Vamos a cruzar el infierno
Viernes 03 de enero de 2014
El prólogo que William Carlos Williams escribió para Aullido, el clásico beat de Allen Ginsberg, un largo poema que pasa revista a las injusticias de la sociedad norteamericana.
Por William Carlos Williams.
Cuando conocí a Allen Ginsberg, los dos éramos más jóvenes. Era un joven poeta, hijo de un poeta de renombre, y vivía en Paterson, Nueva Jersey, donde nació y se crió. De constitución menuda en lo físico, en lo mental estaba muy trastornado por la vida que había llevado en Nueva York durante los años que siguieron a la Primera Guerra Mundial. Siempre estaba a punto de «marcharse», aunque no parecía importarle demasiado adónde, y me causaba una profunda desazón, pues siempre temí que no viviera lo suficiente para escribir un libro de poemas. Su capacidad para sobrevivir, viajar y escribir me asombra, sinceramente. Y no me asombra menos que haya sido capaz de desarrollar y perfeccionar su arte.
Y ahora, al cabo de quince o veinte años, nos ofrece un poema sensacional. Todo demuestra que, literalmente, ha viajado a los infiernos. Y durante el viaje conoció a un hombre llamado Carl Solomon, con quien compartió, en medio de las jugarretas y las penalidades de la vida, algo que sólo puede describirse con las palabras que ha utilizado él para hacerlo. Es un aullido de derrota. Aunque, en realidad, no se trata de una derrota, pues ha pasado por esa experiencia igual que si fuera algo corriente, trivial. En esta vida todos sufrimos derrotas, pero un hombre, si lo es de verdad, nunca se siente derrotado.
Es Allen Ginsberg, el poeta, quien ha padecido en su propia carne las horripilantes experiencias de la vida que describe en estas páginas. Lo más maravilloso de todo no es que haya sobrevivido, sino que en las profundidades del abismo haya encontrado a un compañero al que amar, un amor que celebra en estos poemas de un modo claro y directo.

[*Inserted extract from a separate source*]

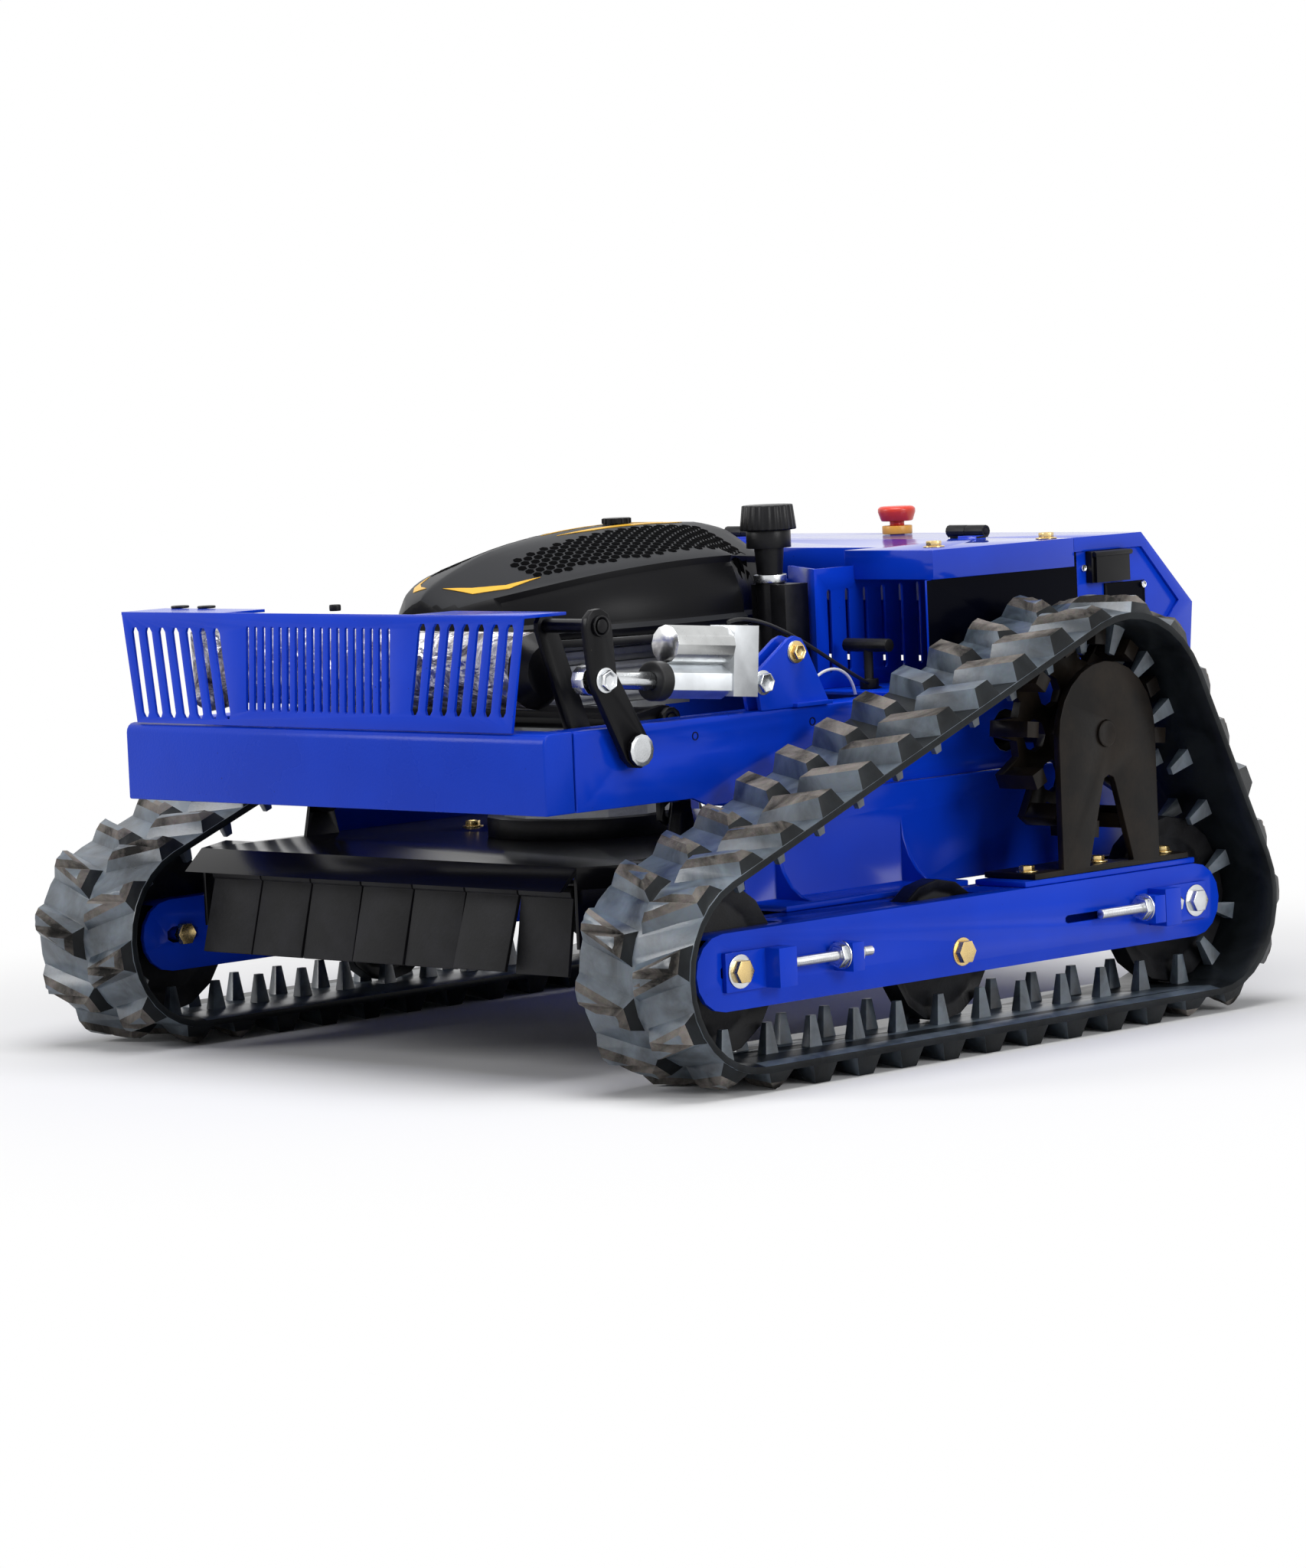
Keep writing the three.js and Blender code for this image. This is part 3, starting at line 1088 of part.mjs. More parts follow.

Pensemos lo que pensemos, no demuestra que, aunque pasemos por las experiencias más degradantes que la vida le pueda deparar a un hombre, el espíritu del amor sobrevive para ennoblecer nuestras vidas si tenemos buen humor, valor y fe –¡y arte!– para persistir.
Es la fe en el arte de la poesía lo que ha acompañado a este hombre en su Gólgota, mientras experimentaba padecimientos similares en todos los aspectos a los que sufrieron los judíos durante la Segunda Guerra Mundial. Pero él los experimentó en nuestro propio país, sin salir de esa tierra en la que tan a gusto nos encontramos. Somos ciegos, y nuestras vidas transcurren en la ceguera. Los poetas están malditos, pero no están ciegos: ven con los ojos de los ángeles. Este poeta ve en todas partes, a su alrededor, los horrores de los que nos hace participar hasta en los más íntimos detalles con su poema.
No trata de evitar nada, sino que apura la copa de la experiencia hasta el fondo. La hace suya. La reclama como propia y, según podemos comprobar, se ríe de ella e incluso tiene el tiempo y el descaro suficientes para amar a un compañero de su elección y dejar constancia de ese amor en su magnífico poema.
Levántense los bordes del vestido, señoras, porque vamos a cruzar el infierno.